Densho Digital Archive
Manzanar National Historic Site Collection
Title: Michiko Wada Interview
Narrator: Michiko Wada
Interviewers: Kristen Luetkemeier (primary), Larisa
Proulx (secondary)
Location: Laguna Woods, California
Date: November 20, 2014
Densho ID: denshovh-wmichiko-01-0017

<Begin Segment 17>

LP: What about redress? What about the formal apology and the money and everything?

MW: Yeah, we got that much later, much, much later. My parents were gone by that time, and my two nephews, two that was born in Manzanar, had gotten it. Well, you know, it was a little too late, everything was. But it was at least a compensation to keep you above water, I think. That's what I thought, because they needed help like when we got back, it was really, really rough. Now, you don't have blankets and things, you just had, you had to make sure you had one with you, but you go into a hostel, they don't have (...) blankets, there just wasn't any, they didn't expect that. Well, in the church, you can't expect to have that many things for that many people, and I'm talking about a lot of people. Every square inch was taken up. (...)

LP: When you're... all the things that you remember, your mother storing the jewelry and different things, did your family go back to see?

MW: No, there was a friend of my sister-in-law that was a Caucasian (person). And they would, whatever they could find, I remember a small radio coming back. I guess they were allowed back then, after we were in there for a while. And they went back many times, evidently, to that shed, they couldn't find anything more. So they brought what they could or what they saw. And I don't know where my mother kept the jewelries or anything, because she was gonna give me a ring that I dearly wanted, but she said, "Well, I'll put it here until after we come back," thinking we're gonna come right back, not knowing. And so all of those, everything else that was in there was gone, I don't know all the things she put in there.
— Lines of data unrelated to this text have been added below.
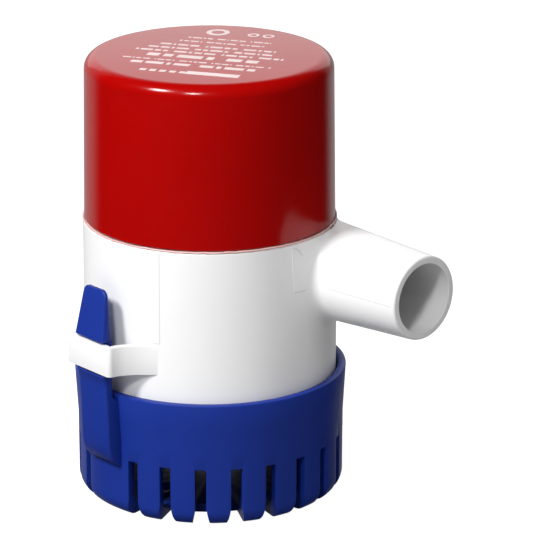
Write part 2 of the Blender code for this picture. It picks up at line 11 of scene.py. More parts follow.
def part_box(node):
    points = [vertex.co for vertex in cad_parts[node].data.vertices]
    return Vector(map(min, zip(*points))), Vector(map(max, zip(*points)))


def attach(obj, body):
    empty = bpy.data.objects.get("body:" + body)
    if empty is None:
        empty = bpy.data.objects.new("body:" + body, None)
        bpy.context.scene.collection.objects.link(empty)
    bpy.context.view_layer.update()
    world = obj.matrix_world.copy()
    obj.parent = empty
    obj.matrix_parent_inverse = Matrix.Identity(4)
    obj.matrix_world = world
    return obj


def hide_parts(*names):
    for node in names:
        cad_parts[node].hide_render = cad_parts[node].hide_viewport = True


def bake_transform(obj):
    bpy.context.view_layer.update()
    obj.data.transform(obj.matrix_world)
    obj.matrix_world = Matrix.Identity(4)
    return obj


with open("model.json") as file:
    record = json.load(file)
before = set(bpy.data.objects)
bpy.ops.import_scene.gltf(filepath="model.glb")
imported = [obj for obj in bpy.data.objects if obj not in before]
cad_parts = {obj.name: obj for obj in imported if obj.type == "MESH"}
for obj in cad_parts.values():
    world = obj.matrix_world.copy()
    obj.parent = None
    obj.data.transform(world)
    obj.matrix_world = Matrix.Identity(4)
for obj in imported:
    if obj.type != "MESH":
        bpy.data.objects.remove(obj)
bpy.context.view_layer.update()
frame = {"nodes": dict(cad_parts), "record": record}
MM = 0.001


# ------------------------------------------------------------ camera, floor and light
# The pump stands on a plain white table in a small light tent. A long lens looks
# down on it a little, from the side between the snap tab and the hose spigot.

camera_data = bpy.data.cameras.new("camera")
camera_data.lens = 255.1
camera_data.clip_end = 20
camera = bpy.data.objects.new("camera", camera_data)
bpy.context.scene.collection.objects.link(camera)
camera_side = math.radians(47.0)
camera_distance, camera_height = 0.8181, 0.3196
camera_pitch, camera_pan = 0.31627, 0.01572
camera.location = (camera_distance * math.sin(camera_side),
                   -camera_distance * math.cos(camera_side), camera_height)
camera.rotation_euler = (math.pi / 2 - camera_pitch, 0, camera_side - camera_pan)
bpy.context.scene.camera = camera
bpy.context.scene.view_settings.view_transform = "Standard"

floor_mesh = bpy.data.meshes.new("floor")
work = bmesh.new()
bmesh.ops.create_grid(work, x_segments=1, y_segments=1, size=3.0)
work.to_mesh(floor_mesh)
work.free()
floor = bpy.data.objects.new("floor", floor_mesh)
bpy.context.scene.collection.objects.link(floor)
floor_material = bpy.data.materials.new("white_table")
floor_material.use_nodes = True
floor_tree = floor_material.node_tree
floor_shader = floor_tree.nodes["Principled BSDF"]
floor_shader.inputs["Base Color"].default_value = (0.3, 0.3, 0.3, 1)
floor_shader.inputs["Roughness"].default_value = 0.9
floor_shader.inputs["Specular IOR Level"].default_value = 0.0
floor_shader.inputs["Emission Color"].default_value = (1, 1, 1, 1)
floor_path = floor_tree.nodes.new("ShaderNodeLightPath")
floor_glow = floor_tree.nodes.new("ShaderNodeMapRange")
floor_glow.inputs["To Min"].default_value = 0.05
floor_glow.inputs["To Max"].default_value = 0.97
floor_tree.links.new(floor_path.outputs["Is Camera Ray"], floor_glow.inputs["Value"])
floor_tree.links.new(floor_glow.outputs["Result"], floor_shader.inputs["Emission Strength"])
floor_mesh.materials.append(floor_material)
floor.visible_glossy = False

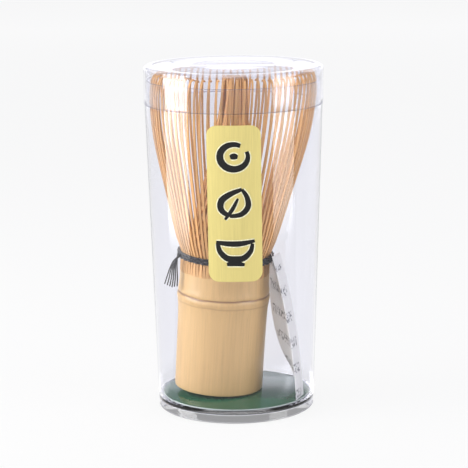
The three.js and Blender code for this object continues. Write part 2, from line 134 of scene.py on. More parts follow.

Because you can only take what you can carry, and that wasn't very much that we could carry.

[Interruption]

LP: So your parents didn't get to see redress, but some of the research that Kristen did, there were some naturalization documents. Do you recall your parents becoming naturalized?

MW: Yes. But my brother took care of that because I was gone by then, I wasn't at home, I had an apartment working at that time. And so I remember, I said, "Mother, whenever they say you can take your citizenship, do that." They tried, but they couldn't, they were not allowed. So they had to put a lot of things in my brother's name, but he was also very young at that time, so they had, I think, even in their friends' children's name, things like that. They had put a lot of things... and I said, "Mother, whenever they're gonna let you take the citizenship, take it." And they did take it when it first came out. So they both had it before they died, so I was happy about that.

LP: What do you think that meant to them besides just the actual getting the citizenship? What was symbolic or what was the specific...

MW: I think they had the satisfaction of finally (accomplishing) what all their children wanted. I have a feeling that's the thought that she had, my mother had. I don't know about my dad, he was awful quiet, he didn't say too much, but I can kind of tell from the way he reacts or the way he says a few words, he was very quiet, he was not an outspoken guy. But the satisfaction of finally... and I know at that time he wished that his nephew was here and he was able to accomplish that part for him, I'm sure. And he was a very good lawyer, but then he studied too hard and he died. At that time, he was married, he had gotten married. I remember my mother going for a wedding, I said, "Whose wedding is it?" So I had to have been awful young or they would have taken me. But I just barely remember that. And I didn't know the situation at that time, that he was trying to adopt his nephew to bring him here, but I found that out later.